Paying the Land is the latest work from acclaimed comics journalist Joe Sacco, who is best known for his works like Palestine and Footnotes in Gaza. In Paying the Land, Sacco turns his eye towards the Dene, who are the people indigenous to the Mackenzie River Valley in the Canadian Northwest. Sacco recounts the the impact that the booming mining and oil industries have had on the lives of the Dene Nation. Sacco then works his way back through other struggles the Dene have faced as they continually weigh the benefits of industrialization with the costs to their way of life.
Sacco structures his graphic novel much the same way you’d expect to see in other visual medium like a documentary film. Sacco illustrates the people he’s interviewing while they recount their story as if they were talking on camera. In between these panels, Sacco has interwoven illustrations of his journey through the area and the history and topics that his subjects discuss in their interviews. The style has a way of establishing a human connection that would be lacking otherwise. It is so much more effective than simply re-telling the history as you’d find in a history book. It’s important to note that Sacco is an outsider here, and there’s always a risk of getting the story wrong when you are writing about a group of people that you are not a part of. But it seems like Sacco did his homework and his purpose was not one of exploitation, but to use his platform and skills to share an important cultural legacy and struggle that might otherwise go unheard.
The history of the Dene is one that will surely be familiar to anyone who has learned about the history of indigenous people across the globe. One distinction between the subjugation of the Dene and Native Americans in the United States is that the method of subjugation in the case of the Dene was mostly bureaucracy instead of violence. Rather than forcefully remove the people from the land, the Canadian government signed treaties stripping the Dene of any ownership claims in return for a pittance. There may have been less bloodshed, but Sacco makes clear that the end result has largely been the same. Paying the Land explores the impact these treaties have had on the Dene and the division that has occurred as members struggle with taking government resources and trying to reclaim their land and identity.
Beyond treaties and bureaucracy, the Canadian government also used several methods in an attempt to “reform” the Dene so that they followed a more Euro-centric culture. Particularly brutal was the practice of kidnapping children from their parents so they could attend state-sponsored schools hundreds of miles from home. The curriculum offered in these residential schools was built on beating the cultural roots out of the children. The government did this in an effort to eradicate the Dene culture and assimilate the indigenous tribes into those that more closely aligned with the government’s idea of Canada. It’s truly harrowing to witness the adults recount the horror stories of abuse at the hands of the state and the church in these “schools”.
The later portion of the graphic novel largely focuses on how the impacts industrialization locally and globally have changed the way of life for the Dene. As the Dene accept access to more amenities and luxuries of modern Western culture (snow-mobiles, modern electronics, mass-produced food and alcohol, cell phones, etc…) it has caused some divisions in the community.
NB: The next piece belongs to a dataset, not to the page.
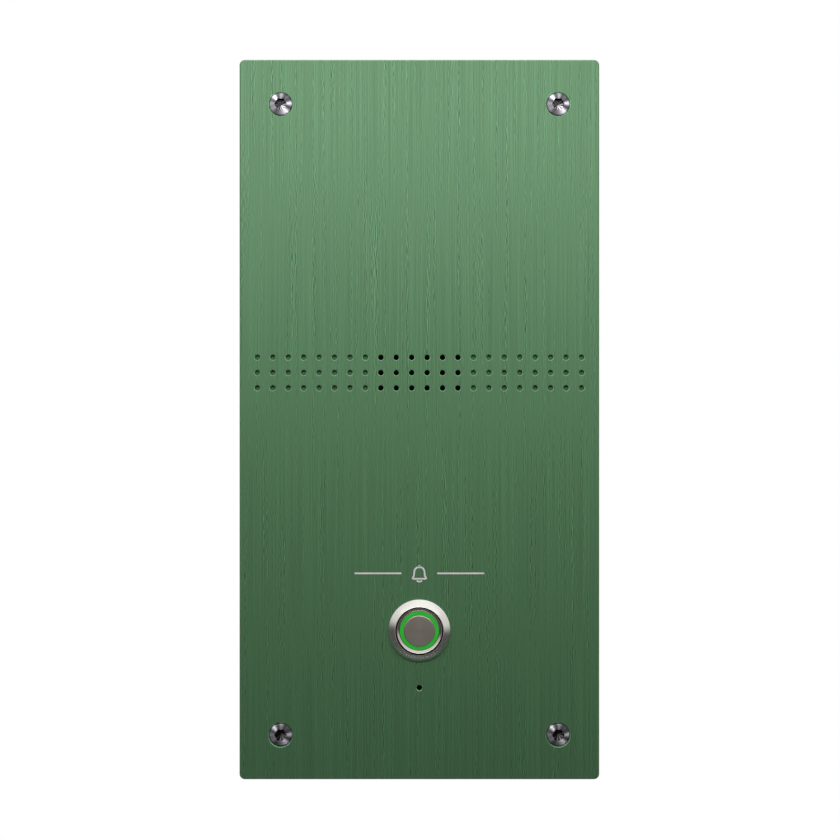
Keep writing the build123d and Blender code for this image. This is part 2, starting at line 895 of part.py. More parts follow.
# Microphone: a capsule in a rubber boot, with a cloth screen against the plate
with BuildPart() as microphone_boot:
    with BuildSketch(half_section(microphone_height)):
        with BuildLine():
            Polyline(
                (screen_diameter / 2 + base_clearance, 0),
                (boot_radius, 0),
                (boot_radius, microphone_back + boot_rear_lip),
                (boot_rear_opening / 2, microphone_back + boot_rear_lip),
                (boot_rear_opening / 2, microphone_back),
                (microphone_diameter / 2 + base_clearance, microphone_back),
                (microphone_diameter / 2 + base_clearance, boot_front),
                (boot_bore_diameter / 2, boot_front),
                (boot_bore_diameter / 2, screen_thickness),
                (screen_diameter / 2 + base_clearance, screen_thickness),
                close=True,
            )
        make_face()
    revolve(axis=depth_axis(microphone_height))
write(microphone_boot.part, "microphone_boot")

with BuildPart() as microphone_screen:
    with BuildSketch(level(0)):
        with Locations((0, microphone_height)):
            Circle(screen_diameter / 2)
    extrude(amount=-screen_thickness)
write(microphone_screen.part, "microphone_screen")

with BuildPart() as microphone:
    with BuildSketch(level(boot_front)):
        with Locations((0, microphone_height)):
            Circle(microphone_diameter / 2)
    extrude(amount=-microphone_thickness)
    with BuildSketch(level(microphone_back)):
        with Locations((0, microphone_height)):
            with GridLocations(0, microphone_pin_spacing, 1, 2):
                Rectangle(microphone_pin_width, microphone_pin_width)
    extrude(amount=-microphone_pin_length)
write(microphone.part, "microphone")

# Pillars on the back of the plate: long ones for the housing, short ones for the board
with BuildPart() as housing_pillars:
    with BuildSketch(level(0)):
        with housing_corners():
            RegularPolygon(pillar_diameter / 2, 6)
    extrude(amount=-pillar_length)
    with BuildSketch(level(pillar_length)):
        with housing_corners():
            Circle(housing_screw_diameter / 2 + thread_clearance)
    extrude(amount=pillar_thread_depth, mode=Mode.SUBTRACT)
write(housing_pillars.part, "housing_pillars")

with BuildPart() as board_pillars:
    with BuildSketch(level(0)):
        with Locations((0, board_middle)):
            with board_corners():
                RegularPolygon(board_pillar_diameter / 2, 6)
    extrude(amount=-board_depth)
    with BuildSketch(level(board_depth)):
        with Locations((0, board_middle)):
            with board_corners():
                Circle(board_screw_diameter / 2 + thread_clearance)
    extrude(amount=board_screw_length, mode=Mode.SUBTRACT)
write(board_pillars.part, "board_pillars")

# Rear housing: a moulded box with a grooved rim, corner bosses, ribs and an open connector well
rim_radius = housing_corner_radius - housing_rim_width
cavity_radius = housing_corner_radius - housing_wall
groove_outer_inset = housing_groove_inset
groove_inner_inset = housing_groove_inset + housing_groove_width
with BuildPart() as rear_housing:
    with BuildSketch(level(0)):
        RectangleRounded(housing_width, housing_height, housing_corner_radius)
    extrude(amount=-housing_depth)
    fillet(rear_housing.faces().sort_by(Axis.Y)[-1].edges(), housing_rear_round)
    with BuildSketch(level(0)):
        RectangleRounded(
            housing_width - 2 * housing_rim_width,
            housing_height - 2 * housing_rim_width,
            rim_radius,
        )
    extrude(amount=-housing_rim_depth, mode=Mode.SUBTRACT)
    with BuildSketch(level(housing_rim_depth)):
        RectangleRounded(
            housing_width - 2 * housing_wall, housing_height - 2 * housing_wall, cavity_radius
        )
    extrude(amount=-(housing_inside - housing_rim_depth), mode=Mode.SUBTRACT)
    with BuildSketch(level(0)):
        RectangleRounded(
            housing_width - 2 * groove_outer_inset,
            housing_height - 2 * groove_outer_inset,
            housing_corner_radius - groove_outer_inset,
        )
        RectangleRounded(
            housing_width - 2 * groove_inner_inset,
            housing_height - 2 * groove_inner_inset,
            housing_corner_radius - groove_inner_inset,
            mode=Mode.SUBTRACT,
        )
    extrude(amount=-housing_groove_depth, mode=Mode.SUBTRACT)
    with BuildSketch(level(housing_inside)):
        with housing_corners():
            Circle(housing_boss_diameter / 2)
        with Locations((0, rib_height)):
            with GridLocations(0, rib_spacing, 1, rib_count):
                Rectangle(rib_length, rib_thickness)
    extrude(amount=rib_depth)
    with BuildSketch(level(housing_inside)):
        with housing_corners():
            Circle(housing_boss_diameter / 2)
    extrude(amount=housing_inside - pillar_length)
    with BuildSketch(level(housing_inside)):
        with Locations((0, well_height)):
            RectangleRounded(
                well_width + 2 * well_wall, well_size_z + 2 * well_wall, well_corner_radius
            )
    extrude(amount=housing_inside - well_front)
    with BuildSketch(level(housing_depth)):
        with Locations((0, well_height)):
            Rectangle(well_width, well_size_z)
    extrude(amount=housing_depth - well_front, mode=Mode.SUBTRACT)
    with BuildSketch(level(housing_depth)):
        with housing_corners():
            Circle(housing_screw_diameter / 2 + shank_clearance)
    extrude(amount=housing_depth - pillar_length, mode=Mode.SUBTRACT)
    with BuildSketch(level(housing_depth)):
        with housing_corners():
            Circle(housing_screw_head_diameter / 2 + head_side_clearance)
    extrude(amount=housing_screw_recess_depth, mode=Mode.SUBTRACT)
write(rear_housing.part, "rear_housing")

with BuildPart() as housing_seal:
    with BuildSketch(level(0)):
        RectangleRounded(
            housing_width - 2 * (groove_outer_inset + housing_seal_clearance),
            housing_height - 2 * (groove_outer_inset + housing_seal_clearance),
            housing_corner_radius - groove_outer_inset - housing_seal_clearance,
        )
        RectangleRounded(
            housing_width - 2 * (groove_inner_inset - housing_seal_clearance),
            housing_height - 2 * (groove_inner_inset - housing_seal_clearance),
            housing_corner_radius - groove_inner_inset + housing_seal_clearance,
            mode=Mode.SUBTRACT,
        )
    extrude(amount=-housing_groove_depth)
write(housing_seal.part, "housing_seal")

housing_screw_seat = housing_depth - housing_screw_recess_depth
with BuildPart() as housing_screws:
    with BuildSketch(level(housing_screw_seat)):
        with housing_corners():
            Circle(housing_screw_head_diameter / 2)
    extrude(amount=-housing_screw_head_height)
    with BuildSketch(level(housing_screw_seat)):
        with housing_corners():
            Circle(housing_screw_diameter / 2)
    extrude(amount=housing_screw_length)
    with BuildSketch(level(housing_screw_seat + housing_screw_head_height)):
        with housing_corners():
            Rectangle(housing_screw_head_diameter, housing_screw_slot_width)
    extrude(amount=housing_screw_slot_depth, mode=Mode.SUBTRACT)
write(housing_screws.part, "housing_screws")

# Main board on its pillars, and the screws that hold it
with BuildPart() as main_board:
    with BuildSketch(level(board_depth)):
        with Locations((0, board_middle)):
            RectangleRounded(board_width, board_height, board_corner_radius)
            with board_corners():
                Circle(board_screw_diameter / 2 + shank_clearance, mode=Mode.SUBTRACT)
    extrude(amount=-board_thickness)
write(main_board.part, "main_board")

with BuildPart() as board_screws:
    with BuildSketch(level(board_back)):
        with Locations((0, board_middle)):
            with board_corners():
                Circle(board_screw_head_diameter / 2)
    extrude(amount=-board_screw_head_height)
    with BuildSketch(level(board_back)):
        with Locations((0, board_middle)):
            with board_corners():
                Circle(board_screw_diameter / 2)
    extrude(amount=board_screw_length)
write(board_screws.part, "board_screws")

# Connectors in the well: a network jack and a pluggable header, sealed against the board
with BuildPart() as well_gasket:
    with BuildSketch(level(board_back)):
        with Locations((0, well_height)):
            RectangleRounded(
                well_width + 2 * well_wall, well_size_z + 2 * well_wall, well_corner_radius
            )
            Rectangle(well_width, well_size_z, mode=Mode.SUBTRACT)
    extrude(amount=-well_gasket_thickness)
write(well_gasket.part, "well_gasket")

jack_back = board_back + jack_length
contact_side = jack_mouth_size_z / 2
with BuildPart() as network_jack:
    with BuildSketch(level(board_back)):
        with Locations((jack_offset, well_height)):
            Rectangle(jack_width, jack_size_z)
    extrude(amount=-jack_length)
    with BuildSketch(level(jack_back)):
        with Locations((jack_offset, well_height)):
            Rectangle(jack_mouth_width, jack_mouth_size_z)
        with Locations((jack_offset, well_height - (jack_mouth_size_z + jack_latch_size_z) / 2)):
            Rectangle(jack_latch_width, jack_latch_size_z)
    extrude(amount=jack_mouth_depth, mode=Mode.SUBTRACT)
write(network_jack.part, "network_jack")

# Jack contacts: eight spring wires that lean into the mouth from its upper wall
with BuildPart() as network_contacts:
    for contact in range(jack_contact_count):
        across = jack_offset + (contact - (jack_contact_count - 1) / 2) * jack_contact_spacing
        with BuildSketch(Plane.YZ.offset(across - jack_contact_wire / 2)):
            with BuildLine():
                Polyline(
                    (jack_back - jack_mouth_depth, well_height + contact_side - jack_contact_reach),
                    (jack_back - jack_contact_wire, well_height + contact_side - jack_contact_wire),
                    (jack_back - jack_contact_wire, well_height + contact_side),
                    (
                        jack_back - jack_mouth_depth,
                        well_height + contact_side - jack_contact_reach + jack_contact_wire,
                    ),
                    close=True,
                )
            make_face()
        extrude(amount=jack_contact_wire)
write(network_contacts.part, "network_contacts")

with BuildPart() as terminal_header:
    with BuildSketch(level(board_back)):
        with Locations((header_offset, well_height)):
            Rectangle(header_width, header_size_z)
    extrude(amount=-header_length)
    with BuildSketch(level(board_back + header_floor)):
        with Locations((header_offset, well_height)):
            Rectangle(header_width - 2 * header_wall, header_size_z - 2 * header_wall)
    extrude(amount=-(header_length - header_floor), mode=Mode.SUBTRACT)
write(terminal_header.part, "terminal_header")

with BuildPart() as header_pins:
    with BuildSketch(level(board_back + header_floor)):
        with Locations((header_offset, well_height)):
            with GridLocations(header_pin_spacing, 0, header_poles, 1):
                Rectangle(header_pin, header_pin)
    extrude(amount=-header_pin_rise)
write(header_pins.part, "header_pins")

# Parts soldered to the back of the main board
with BuildPart() as relay:
    with BuildSketch(level(board_back)):
        with Locations(on_board(relay_share)):
            Rectangle(relay_width, relay_size_z)
    extrude(amount=-relay_height)
    chamfer(relay.faces().sort_by(Axis.Y)[-1].edges(), relay_edge_bevel)
write(relay.part, "relay")

with BuildPart() as capacitors:
    with BuildSketch(level(board_back)):
        with Locations(on_board(capacitor_share)):
            with GridLocations(capacitor_spacing, 0, capacitor_count, 1):
                Circle(capacitor_diameter / 2)
    extrude(amount=-capacitor_length)
    chamfer(capacitors.faces().group_by(Axis.Y)[-1].edges(), capacitor_edge_bevel)
write(capacitors.part, "capacitors")

with BuildPart() as inductor:
    with BuildSketch(level(board_back)):
        with Locations(on_board(inductor_share)):
            Rectangle(inductor_size, inductor_size)
    extrude(amount=-inductor_base_height)
    with BuildSketch(level(board_back + inductor_base_height)):
        with Locations(on_board(inductor_share)):
            Circle(inductor_core_diameter / 2)
    extrude(amount=-(inductor_height - inductor_base_height))
write(inductor.part, "inductor")

with BuildPart() as transformer:
    with BuildSketch(level(board_back)):
        with Locations(on_board(transformer_share)):
            Rectangle(transformer_width, transformer_size_z)
    extrude(amount=-transformer_height)
write(transformer.part, "transformer")

with BuildPart() as processor:
    with BuildSketch(level(board_back)):
        with Locations(on_board(processor_share)):
            Rectangle(processor_size, processor_size)
    extrude(amount=-processor_thickness)
write(processor.part, "processor")

heatsink_front = board_back + processor_thickness
fin_pitch = (processor_size - heatsink_fin_thickness) / (heatsink_fins - 1)
with BuildPart() as heatsink:
    with BuildSketch(level(heatsink_front)):
        with Locations(on_board(processor_share)):
            Rectangle(processor_size, processor_size)
    extrude(amount=-heatsink_base)
    with BuildSketch(level(heatsink_front + heatsink_base)):
        with Locations(on_board(processor_share)):
            with GridLocations(fin_pitch, 0, heatsink_fins, 1):
                Rectangle(heatsink_fin_thickness, processor_size)
    extrude(amount=-(heatsink_height - heatsink_base))
write(heatsink.part, "heatsink")

with BuildPart() as chips:
    with BuildSketch(level(board_back)):
        with Locations(*[on_board(share) for share in chip_shares]):
            Rectangle(chip_width, chip_size_z)
    extrude(amount=-chip_height)
write(chips.part, "chips")

# Sockets for the wiring: the switch's behind the board, the other two in front of it
button_socket_width = (terminal_count - 1) * terminal_spacing + 2 * socket_end_margin
speaker_socket_width = terminal_spacing + 2 * socket_end_margin
microphone_socket_width = microphone_pin_spacing + 2 * socket_end_margin
with BuildPart() as board_sockets:
    with BuildSketch(level(board_back)):
        with Locations((0, button_socket_height)):
            Rectangle(button_socket_width, socket_size)
    extrude(amount=-socket_height)
    with BuildSketch(level(board_depth)):
        with Locations((0, speaker_socket_height)):
            Rectangle(speaker_socket_width, socket_size)
        with Locations((microphone_socket_side, button_socket_height)):
            Rectangle(microphone_socket_width, socket_size)
    extrude(amount=socket_height)
write(board_sockets.part, "board_sockets")
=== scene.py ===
# %% [markdown]
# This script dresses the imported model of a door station: a tall metal plate on a wall, with a drilled
# sound grille, a ring-lit push switch, a microphone hole and four screws. The model gives every piece
# its place and size. What is left to Blender is what the eye reads as real: the brushed grain, the small
# rounds that catch light, the turned and polished metal, and the glow of the ring.
# Everything is in metres in Blender, X to the right, Z up, and the front faces -Y. Shapes are written
# in millimetres and scaled once, where the mesh is made.

# %% Load the frame
import bmesh
import bpy
import numpy as np
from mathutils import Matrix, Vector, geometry


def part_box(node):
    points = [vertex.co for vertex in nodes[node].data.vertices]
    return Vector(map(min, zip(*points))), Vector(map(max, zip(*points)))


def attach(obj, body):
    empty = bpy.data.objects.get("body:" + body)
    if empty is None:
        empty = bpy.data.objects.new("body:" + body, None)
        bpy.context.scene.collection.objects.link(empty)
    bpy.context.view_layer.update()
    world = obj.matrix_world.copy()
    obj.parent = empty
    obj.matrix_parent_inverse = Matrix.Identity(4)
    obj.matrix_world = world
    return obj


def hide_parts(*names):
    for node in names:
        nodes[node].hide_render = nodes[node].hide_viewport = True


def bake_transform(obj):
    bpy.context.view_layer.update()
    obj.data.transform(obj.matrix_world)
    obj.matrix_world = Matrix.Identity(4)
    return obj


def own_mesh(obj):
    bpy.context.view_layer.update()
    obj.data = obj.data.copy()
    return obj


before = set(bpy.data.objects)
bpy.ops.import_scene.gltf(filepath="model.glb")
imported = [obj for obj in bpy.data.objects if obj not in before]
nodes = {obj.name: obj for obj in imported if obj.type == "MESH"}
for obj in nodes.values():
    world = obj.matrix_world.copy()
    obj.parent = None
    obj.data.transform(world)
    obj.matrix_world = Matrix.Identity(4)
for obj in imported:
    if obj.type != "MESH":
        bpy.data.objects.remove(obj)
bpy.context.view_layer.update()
MM = 0.001


def box_mm(node):
    """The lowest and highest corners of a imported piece, in millimetres."""
    return [np.array(corner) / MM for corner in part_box(node)]


# %% [markdown]
# A few helpers carry the whole script. Colours are written as the hex values that a maker's chart would
# give, and one function turns them to the linear light that a renderer adds up. Another adds a shader
# node and feeds its sockets, so that each material below reads as a list of what it is made of.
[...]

Some accept these changes as the price to pay for conforming to Western norms, but other members of the tribe feel like the Dene culture and history is being lost. On top of serious local issues like rampant alcoholism, global problems like climate change are rearing their ugly heads, as well. Many among the Dene still depend on the land and water for at least some portion of their diet and income, and global warming is creating environmental changes that could threaten those sources.
What Sacco has crafted in Paying the Land is a centuries-long history of a people that’s told in their own voice. The amount of research, investigation, and interviews done by Sacco surely parallels that of the very best of the investigative journalism field. Sacco’s knack for weaving a compelling narrative from the bits and pieces of Dene history and first-hand accounts from the members of the community work to create an engrossing read. It’s surely one of the better comic book histories I’ve read and is certainly worth your time. Joe Sacco is not an artist that has anything left to prove, yet his dedication to the craft of comics journalism remains as strong as ever.